Uppland Runic Inscription 130 or U 130 is the Rundata catalog listing for a Viking Age memorial runic inscription located at Nora, in Danderyd, Stockholm County, Sweden, and in the historic province of Uppland. The runic text directly refers to an estate held in an allodial title.

==Description==
The inscription on U 130 consists of runic text in the younger futhark carved on a serpent that forms a circle. A cross is in the center of the inscription. The inscription, which is on a rock-face and is 1.9 meters tall by 1.54 meters wide, is classified as being carved in runestone style Pr4, also known as Urnes style. This runestone style is characterized by slim and stylized animals interwoven into tight patterns. The animal heads are typically seen in profile with slender almond-shaped eyes and upwardly curled appendages on the noses and the necks. This stone is considered to be a "good example" of an inscription in style Pr4. Based upon the stylistic analysis, the inscription has been attributed to a runemaster with the normalized name of Åsmund Kåresson. Åsmund was active in the first half of the 11th century in Uppland.
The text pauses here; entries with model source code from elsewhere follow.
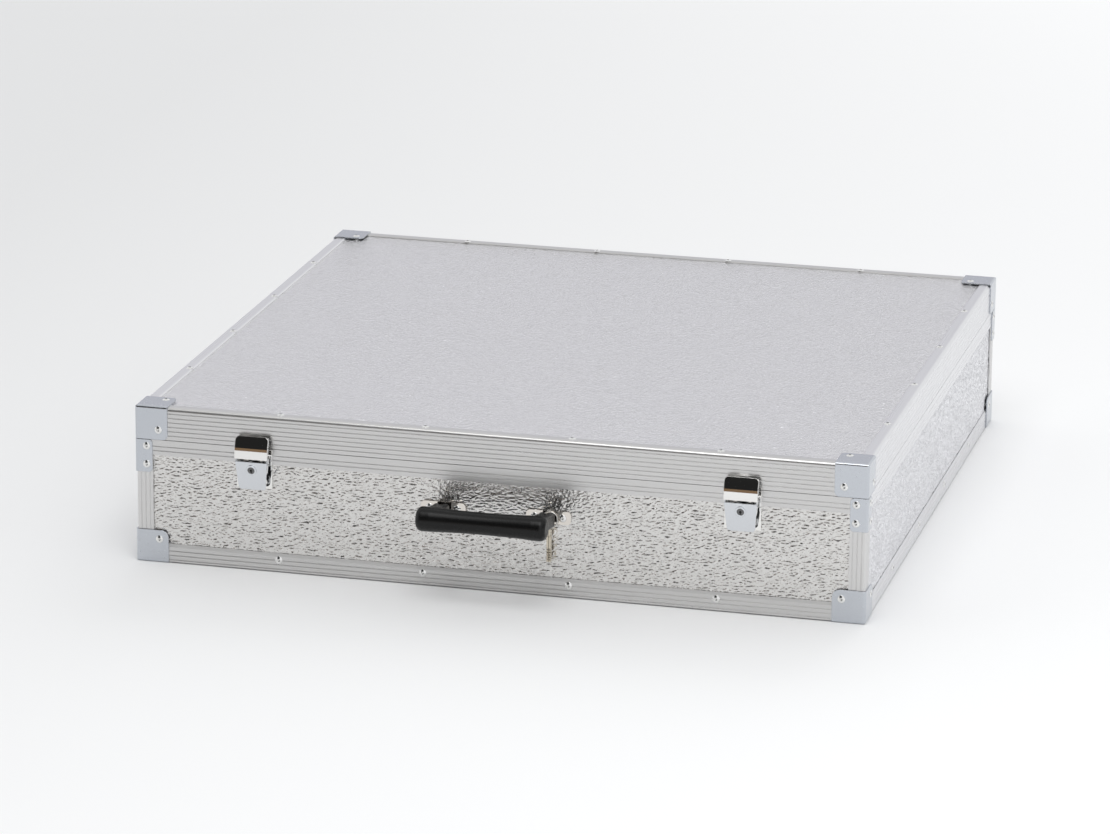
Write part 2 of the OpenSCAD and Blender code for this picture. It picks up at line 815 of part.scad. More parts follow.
module claw(m) {
    color(chrome) at_latch(m) difference() {
        union() {
            intersection() {
                run_outward(claw_w)
                    polygon(concat(claw_curve(0), [for (k = [8:-1:0]) claw_curve(claw_t)[k]]));
                translate([0, long / 2, 0]) rotate([90, 0, 0]) linear_extrude(long) claw_outline();
            }
            intersection() {
                for (x = [-1, 1]) translate([x * (claw_w - claw_t) / 2, 0, 0]) run_outward(claw_t)
                    polygon(concat(
                        [for (k = [2:8]) claw_curve(claw_t / 2)[k]],
                        [for (k = [8:-1:2]) claw_curve(claw_return)[k]]
                    ));
                translate([0, long / 2, 0]) rotate([90, 0, 0]) linear_extrude(long) claw_outline();
            }
            run_outward(tab_w) polygon([
                [claw_head - claw_t / 2, claw_top], [claw_head - claw_t / 2, claw_top - claw_t],
                [tab_in, tab_under], [tab_in, tab_under + claw_t]
            ]);
            for (x = [-1, 1]) translate([x * claw_arm_x, 0, 0]) run_outward(claw_arm_w) translate(claw_pin)
                claw_arm();
        }
        translate([0, -claw_pin[0], claw_pin[1]]) rotate([0, 90, 0])
            cylinder(r = pin_r + turn_fit, h = claw_w, center = true);
    }
}

// Hooked arm round the lever's top edge, drawn as (outward, up) from the claw pin
module claw_arm() {
    outer = claw_arm_r + claw_arm_t;
    circle(ear_r - 0.3);
    translate([-claw_arm_r - claw_arm_t / 2, -1]) square([claw_arm_r + claw_arm_t / 2, 2]);
    intersection() {
        difference() {
            circle(outer);
            circle(claw_arm_r);
        }
        polygon(concat([[0, 0]], [for (a = [60:30:180]) 2 * outer * [cos(a), sin(a)]], [[-outer, -1]]));
    }
    polygon([
        outer * [cos(60), sin(60)], outer * [cos(95), sin(95)] - [0, 0.4],
        claw_curve(claw_t / 2)[3] - claw_pin, claw_curve(claw_t / 2)[0] - claw_pin + [0, 0.1]
    ]);
}

// Front view of the claw with rounded top corners
module claw_outline() {
    tall = claw_top - claw_bottom;
    translate([0, claw_bottom + tall / 2]) rounded_rect(claw_w, tall, claw_corner_r);
    translate([-claw_w / 2, claw_bottom]) square([claw_w, tall - claw_corner_r]);
}

// Plate on the lid with a ledge that the claw's tab reaches over
module strike(m) {
    color(chrome) drilled_lid() at_latch(m) {
        run_outward(strike_w) translate([0, strike_foot])
            square([strike_t, strike_top - ledge_t - strike_foot]);
        run_outward(tab_w + 4) polygon([
            [0, strike_top - ledge_root], [strike_t, strike_top - ledge_root],
            [ledge_out, strike_top - ledge_t],
            [ledge_out, strike_top], [0, strike_top - ledge_out * tan(ledge_slope)]
        ]);
    }
}

// ---- Handle ----

// Plate with one lug in its middle and a bar through it
module bracket(m) {
    lug_reach = bracket_face_y - handle_y;
    color(chrome) drilled_base() mirror([m < 0 ? 1 : 0, 0, 0]) translate([bracket_x, 0, handle_z]) {
        translate([0, bracket_face_y + plate_t, 0]) rotate([90, 0, 0]) linear_extrude(plate_t)
            rounded_rect(bracket_len, bracket_h, bracket_end_r);
        translate([0, bracket_face_y + eps, 0]) run_outward(lug_w) {
            translate([lug_reach, 0]) circle(lug_r);
            translate([0, -lug_r]) square([lug_reach, 2 * lug_r]);
        }
        translate([0, handle_y, 0]) rotate([0, 90, 0])
            cylinder(r = bar_r, h = lug_w + 2 * bar_out, center = true);
    }
}

// Waisted bar with two arms, each forked round a bracket's lug
module handle_grip() {
    color(black) translate([0, handle_y, handle_z]) rotate([-handle_lift, 0, 0]) difference() {
        union() {
            grip_bar();
            for (m = [0, 1]) mirror([m, 0, 0]) {
                translate([bracket_x, 0, 0]) arm();
                translate([bracket_x - arm_w / 2, arm_fillet_in - grip_reach, -arm_fillet_h / 2])
                    mirror([1, 0, 0]) linear_extrude(arm_fillet_h) corner_nick(arm_fillet_r);
            }
        }
        for (x = [-1, 1]) translate([x * bracket_x, 0, 0]) {
            run_outward(lug_w + 2 * side_fit) translate([-2 * eye_r, -2 * eye_r])
                square([2 * eye_r + lug_r + side_fit, 4 * eye_r]);
            rotate([0, 90, 0])
                cylinder(r = bar_r + 2 * turn_fit, h = lug_w + 2 * (bar_out + turn_fit), center = true);
        }
    }
}

// Bar of the handle with a waist in the middle
module grip_bar() {
    waist_drop = grip_r - grip_waist;
    span = grip_len / 2 - waist_end;
    waist_r = (span * span + grip_waist * grip_waist) / (2 * grip_waist + eps);
    translate([0, -grip_reach, 0]) rotate([0, 90, 0]) rotate_extrude($fn = 96) difference() {
        intersection() {
            translate([0, -grip_len / 2]) square([grip_r, grip_len]);
            grip_end_round();
        }
        translate([waist_drop + waist_r, 0]) circle(waist_r, $fn = 400);
    }
}

// Arm from the swing axis to the grip, with its long edges rounded
module arm() {
    intersection() {
        run_outward(arm_w) {
            circle(eye_r);
            translate([0, -eye_r]) square([grip_reach, 2 * eye_r]);
        }
        translate([0, 2 * eye_r, 0]) rotate([90, 0, 0]) linear_extrude(grip_reach + 2 * eye_r)
            rounded_rect(arm_w, 2 * eye_r, arm_edge_r);
    }
}

// Section of the grip with its outer ends rounded
module grip_end_round() {
    rounded_rect(2 * grip_r, grip_len, grip_end_r);
}

// ---- Keys ----

// Frame of the ring: origin at its top, leaning out from the wall
module in_ring() {
    translate([ring_x, ring_top[0], ring_top[1]]) rotate([-ring_lean, 0, 0]) children();
}

module key_ring() {
    color(steel) in_ring() translate([0, 0, -ring_r]) rotate([90, 0, 0]) rotate_extrude($fn = 64)
        translate([ring_r, 0]) circle(ring_wire_r, $fn = 16);
}

// Key hanging from the ring's lowest point, one step to the side for n = 1
module key(n) {
    low = [ring_top[0] - 2 * ring_r * sin(ring_lean), ring_top[1] - 2 * ring_r * cos(ring_lean)];
    color(brassy) translate([ring_x + (n - 0.5) * (key_t + key_apart), low[0], low[1]])
        run_outward(key_t) key_outline();
}

// Hole at the origin, bow above it and blade below, drawn as (across, up)
module key_outline() {
    top = key_hole_r + key_rim;
    difference() {
        union() {
            translate([0, top - key_bow_h / 2]) rounded_rect(key_bow_w, key_bow_h, key_bow_r);
            translate([-key_blade_w / 2, top - key_len]) square([key_blade_w, key_len - key_bow_h + 1]);
        }
        circle(key_hole_r);
        for (k = [0:cut_count - 1])
            translate([key_blade_w / 2 + cut_out, top - key_len + (k + 1) * cut_pitch])
                circle(cut_r[k % 2]);
    }
}

// ---- Hinges on the back ----

module at_hinge(m) {
    translate([m * hinge_span / 2, hinge_y, split_z]) rotate([0, 0, 180]) children();
}

// Knuckles k = first, first + 2, ... round the pin
module knuckles(first) {
    w = hinge_w / knuckle_count;
    for (k = [first:2:knuckle_count - 1]) translate([(k + 0.5) * w - hinge_w / 2, 0, 0])
        run_outward(w - side_fit) children();
}

// One leaf, up = 1 for the lid's and -1 for the base's; outward is measured from the pin
module leaf(up, height, first) {
    inner = hinge_y - skin_d / 2;
    difference() {
        union() {
            run_outward(hinge_w) translate([-inner, up > 0 ? leaf_gap : -height])
                square([leaf_t, height - leaf_gap]);
            knuckles(first) {
                circle(knuckle_r);
                translate([-inner, up > 0 ? 0 : -leaf_gap - eps]) square([leaf_t, leaf_gap + eps]);
                translate([-inner, -knuckle_web / 2]) square([inner, knuckle_web]);
            }
            run_outward(stop_tab_w) translate([-inner, up > 0 ? tab_z : -tab_z - tab_t])
                square([inner + tab_reach, tab_t]);
        }
        rotate([0, 90, 0])
            cylinder(r = hinge_pin_r + (up > 0 ? turn_fit : hole_fit), h = hinge_w + 2, center = true);
    }
}

module base_leaf(m) {
    color(steel) drilled_base() at_hinge(m) leaf(-1, base_leaf_h, 0);
}

module lid_leaf(m) {
    color(steel) drilled_lid() at_hinge(m) leaf(1, lid_leaf_h, 1);
}

module hinge_pin(m) {
    color(steel) at_hinge(m) rotate([0, 90, 0]) cylinder(r = hinge_pin_r, h = hinge_w, center = true);
}

floor_panel();
wall_panel(side("front"));  // front_panel
wall_panel(side("right"));  // right_panel
wall_panel(side("back"));  // back_panel
wall_panel(side("left"));  // left_panel
rim(side("front"));  // rim_front
rim(side("right"));  // rim_right
rim(side("back"));  // rim_back
rim(side("left"));  // rim_left
edge_profile(side("front"));  // edge_front
edge_profile(side("right"));  // edge_right
edge_profile(side("back"));  // edge_back
edge_profile(side("left"));  // edge_left
corner_posts();
corner_guards();
foot_corner(0);  // foot_front_left
foot_corner(1);  // foot_front_right
foot_corner(2);  // foot_back_right
foot_corner(3);  // foot_back_left
base_rivets();
bracket(-1);  // bracket_left
bracket(1);  // bracket_right
latch_plate(-1);  // latch_plate_left
latch_plate(1);  // latch_plate_right
lever_pin_pair(-1);  // lever_pin_left
lever_pin_pair(1);  // lever_pin_right
base_leaf(-1);  // base_leaf_left
base_leaf(1);  // base_leaf_right
hinge_pin(-1);  // hinge_pin_left
hinge_pin(1);  // hinge_pin_right
lid_panel();
lid_frame(side("front"));  // lid_frame_front
lid_frame(side("right"));  // lid_frame_right
lid_frame(side("back"));  // lid_frame_back
lid_frame(side("left"));  // lid_frame_left
lid_corner(0);  // lid_corner_front_left
lid_corner(1);  // lid_corner_front_right
lid_corner(2);  // lid_corner_back_right
lid_corner(3);  // lid_corner_back_left
lid_rivets();
strike(-1);  // strike_left
strike(1);  // strike_right
lid_leaf(-1);  // lid_leaf_left
lid_leaf(1);  // lid_leaf_right
lever(-1);  // lever_left
lever(1);  // lever_right
claw(-1);  // claw_left
claw(1);  // claw_right
claw_pin_rod(-1);  // claw_pin_left
claw_pin_rod(1);  // claw_pin_right
lock_plug(-1);  // lock_plug_left
lock_plug(1);  // lock_plug_right
lock_cam(-1);  // lock_cam_left
lock_cam(1);  // lock_cam_right
handle_grip();
key_ring();
key(0);  // key_front
key(1);  // key_rear
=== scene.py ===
import math

import bmesh
import bpy
import numpy as np
from mathutils import Matrix, Vector


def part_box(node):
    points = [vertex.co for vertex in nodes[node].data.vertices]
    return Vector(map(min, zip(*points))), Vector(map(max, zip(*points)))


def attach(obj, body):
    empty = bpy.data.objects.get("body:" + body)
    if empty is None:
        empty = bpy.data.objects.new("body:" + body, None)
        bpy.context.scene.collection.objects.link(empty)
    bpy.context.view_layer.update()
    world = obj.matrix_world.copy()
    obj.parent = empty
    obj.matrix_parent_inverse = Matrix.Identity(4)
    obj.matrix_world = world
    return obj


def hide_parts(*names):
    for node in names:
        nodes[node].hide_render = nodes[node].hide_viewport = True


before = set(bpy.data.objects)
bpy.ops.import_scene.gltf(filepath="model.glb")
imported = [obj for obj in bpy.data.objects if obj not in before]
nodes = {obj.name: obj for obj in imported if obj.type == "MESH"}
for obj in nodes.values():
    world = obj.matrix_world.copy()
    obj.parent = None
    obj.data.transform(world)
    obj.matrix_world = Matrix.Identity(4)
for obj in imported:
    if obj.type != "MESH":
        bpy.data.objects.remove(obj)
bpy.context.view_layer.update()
deck = bpy.context.scene
sides = ("front", "right", "back", "left")
corners = ("front_left", "front_right", "back_right", "back_left")
pair = ("left", "right")
print("frame loaded:", len(nodes), "nodes")


def newMaterial(name):
    material = bpy.data.materials.new(name)
    material.use_nodes = True
    tree = material.node_tree
    shader = tree.nodes["Principled BSDF"]
    return material, tree, shader


def addNode(tree, kind, inputs=None, **settings):
    node = tree.nodes.new("ShaderNode" + kind)
    for key, value in settings.items():
        setattr(node, key, value)
    for key, value in (inputs or {}).items():
        if hasattr(value, "is_output"):
            tree.links.new(value, node.inputs[key])
        else:
            node.inputs[key].default_value = value
    return node


def mathNode(tree, operation, first, second=0.0):
    return addNode(tree, "Math", {0: first, 1: second}, operation=operation).outputs[0]


# value between fromLow and fromHigh becomes low to high, and stays there outside them
def rampNode(tree, value, low, high, fromLow, fromHigh):
    node = addNode(tree, "MapRange", {"Value": value, "From Min": fromLow, "From Max": fromHigh,
                                      "To Min": low, "To Max": high}, clamp=True)
    return node.outputs["Result"]


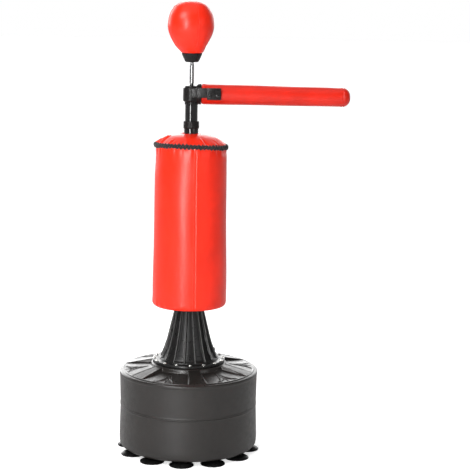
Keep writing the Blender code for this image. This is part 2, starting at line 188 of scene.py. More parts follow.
def lathe(name, profile, columns, warp=None, place=None, sharp_angle=None):
    """A profile of (radius, height) points turned about Z, then moved by the warp.

    The warp takes and gives radius and height at bearings in radians. The profile closes on
    itself when it starts off the axis.
    """
    profile = np.array(profile, float)
    bearings = np.radians(np.arange(columns) * 360.0 / columns)
    radius = np.repeat(profile[:, :1], columns, axis=1)
    height = np.repeat(profile[:, 1:], columns, axis=1)
    bearing = np.repeat(bearings[None, :], len(profile), axis=0)
    if warp:
        radius, height = warp(radius, height, bearing)
    points = on_circle(radius, bearing, height)
    if place is not None:
        matrix = np.array(place, float)
        points = points @ matrix[:3, :3].T + matrix[:3, 3]
    mesh = grid_mesh(name, points, wrap_rows=profile[0, 0] > TOUCHING)
    return weld(mesh, sharp_angle)


def rounded(points, radius, steps=4, closed=False):
    """The outline with small curves for corners. radius is one number, or a list with one each."""
    points = [Vector(p) for p in points]
    count = len(points)
    radii = radius if isinstance(radius, (list, tuple)) else [radius] * count
    path = []
    for i, corner in enumerate(points):
        if not closed and i in (0, count - 1) or radii[i] == 0:
            path.append(tuple(corner))
            continue
        before, after = points[i - 1], points[(i + 1) % count]
        back, ahead = before - corner, after - corner
        reach = min(radii[i], 0.45 * back.length, 0.45 * ahead.length)
        start = corner + back.normalized() * reach
        end = corner + ahead.normalized() * reach
        for step in range(steps + 1):
            t = step / steps
            path.append(tuple(start * (1 - t) ** 2 + corner * 2 * t * (1 - t) + end * t**2))
    return path


def finer(points, spacing, closed=False):
    """The outline with points added so that none are further apart than spacing."""
    path = []
    pairs = list(zip(points, points[1:] + points[:1])) if closed else list(zip(points, points[1:]))
    for start, end in pairs:
        pieces = max(1, math.ceil(math.dist(start, end) / spacing))
        for k in range(pieces):
            t = k / pieces
            path.append(tuple(a + (b - a) * t for a, b in zip(start, end)))
    return path if closed else path + [tuple(points[-1])]


def curved(points, pieces):
    """Points along a smooth curve through the given points."""
    ends = [points[0], *points, points[-1]]
    path = []
    for i in range(len(points) - 1):
        before, start, end, after = (Vector(p) for p in ends[i : i + 4])
        for step in range(pieces):
            t = step / pieces
            slope_in, slope_out = (end - before) / 2, (after - start) / 2
            path.append(
                start * (2 * t**3 - 3 * t**2 + 1)
                + slope_in * (t**3 - 2 * t**2 + t)
                + end * (3 * t**2 - 2 * t**3)
                + slope_out * (t**3 - t**2)
            )
    return [tuple(p) for p in path] + [tuple(points[-1])]


def tube_mesh(name, path, radius, sides=8, closed=True):
    """A round tube along a path of points. radius is one number, or one for each point."""
    path = np.array(path, float)
    count = len(path)
    radii = np.broadcast_to(np.array(radius, float), (count,))
    if closed:
        ahead = np.roll(path, -1, axis=0) - np.roll(path, 1, axis=0)
    else:
        ahead = np.gradient(path, axis=0)
    ahead /= np.linalg.norm(ahead, axis=1)[:, None]
    guide = np.array([0.0, 0.0, 1.0])
    side = np.cross(ahead, guide)
    weak = np.linalg.norm(side, axis=1) < 0.2
    side[weak] = np.cross(ahead[weak], np.array([1.0, 0.0, 0.0]))
    side /= np.linalg.norm(side, axis=1)[:, None]
    up = np.cross(side, ahead)
    angles = np.arange(sides) * 2 * math.pi / sides
    cosines, sines = np.cos(angles)[None, :, None], np.sin(angles)[None, :, None]
    around_path = side[:, None] * cosines + up[:, None] * sines
    points = path[:, None] + around_path * radii[:, None, None]
    if not closed:
        ends = [path[:1, None].repeat(sides, 1), path[-1:, None].repeat(sides, 1)]
        points = np.concatenate([ends[0], points, ends[1]])
    return weld(grid_mesh(name, points, wrap_rows=closed))


def joined(name, meshes):
    """One mesh from several, which are then removed."""
    bm = bmesh.new()
    for mesh in meshes:
        bm.from_mesh(mesh)
    for mesh in meshes:
        bpy.data.meshes.remove(mesh)
    return mesh_from(bm, name)


def rounded_box(name, low, high, width):
    """A box between two corners with its edges rounded."""
    low, high = Vector(low), Vector(high)
    bm = bmesh.new()
    size = Matrix.Diagonal((*(high - low), 1.0))
    bmesh.ops.create_cube(bm, size=1.0, matrix=Matrix.Translation((low + high) / 2) @ size)
    edges = bm.edges[:]
    bmesh.ops.bevel(bm, geom=edges, offset=width, segments=3, profile=0.5, affect="EDGES")
    return mesh_from(bm, name)


def cut_and_joined(name, base, unions, cuts):
    """base with other meshes joined to it and cutters taken from it, all by Booleans."""
    obj = placed(name, base)
    helpers = []
    for operation, meshes in (("UNION", unions), ("DIFFERENCE", cuts)):
        for mesh in meshes:
            helper = placed(mesh.name, mesh)
            helpers.append(helper)
            modifier = obj.modifiers.new(mesh.name, "BOOLEAN")
            modifier.operation = operation
            modifier.solver = "EXACT"
            modifier.object = helper
    graph = bpy.context.evaluated_depsgraph_get()
    result = bpy.data.meshes.new_from_object(obj.evaluated_get(graph))
    for extra in [obj, *helpers]:
        data = extra.data
        bpy.data.objects.remove(extra)
        bpy.data.meshes.remove(data)
    result.name = name
    result.shade_smooth()
    result.set_sharp_from_angle(angle=math.radians(32.0))
    return result


# Places and shapes in numpy


def bearing_point(radius, bearing, z=0.0):
    angle = math.radians(bearing)
    return Vector((radius * math.sin(angle), -radius * math.cos(angle), z))


def around(count, start, radius):
    """Places on a circle round the mast, each turned to face outward."""
    bearings = [start + 360.0 * i / count for i in range(count)]
    return [
        Matrix.Translation(bearing_point(radius, b)) @ Matrix.Rotation(math.radians(b), 4, "Z")
        for b in bearings
    ]


def arm_place(height=ARM_Z, droop=ARM_DROOP):
    """Local +Z becomes the arm's direction: +X, drooping a little."""
    return Matrix.Translation((0.0, 0.0, height)) @ Matrix.Rotation(
        math.radians(90.0 + droop), 4, "Y"
    )


def pad_place():
    """The padding sits a little high on its tube and lifts towards the end."""
    return arm_place(PAD_Z, PAD_DROOP)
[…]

The runic text states that the inscription was a memorial sponsored by a man named Bjôrn in memory of his brother Óleifr, who died as a result of some form of betrayal. The brother's death took place in Finnheiðr or Finnveden, which is a former district in Småland. Other runestones that mention Finnveden include Sm 35 in Replösa and Sm 52 in Forsheda allmänning. U 130 is also a public record which resolves the legal issue of the inheritance of a farm located in Elgjastaðir or the modern village of Älgesta in Husby-Ärlinghundra parish, which the text states was held through an allodial title by Bjôrn as the family inheritance from his father Finnviðr. Under an allodial right, a member of a family had first rights to purchase a farm, and if the farm was sold to a stranger a family member could within a certain number of years redeem the property at the original sale price plus the cost of any improvements. It has been suggested that the inscription at Nora means that the two brothers owned two farms, one at Nora and the other thirty kilometers north at Älgesta. The runes suno on the stone, which translates as "sons at," follow the rule that double letters are represented with only a single letter, even if one of the two letters are at the end of one word and the second is at the beginning of the next word. The transliteration of the runic text for these words, suno| |o, shows word divisions and a separate o-rune for each of the two words.

The inscription is known locally as the Norahällen. Bjôrn, the sponsor of U 130, would later raise another runestone, U 433 which was found at the church in Husby-Ärlinghundra, in memory of himself.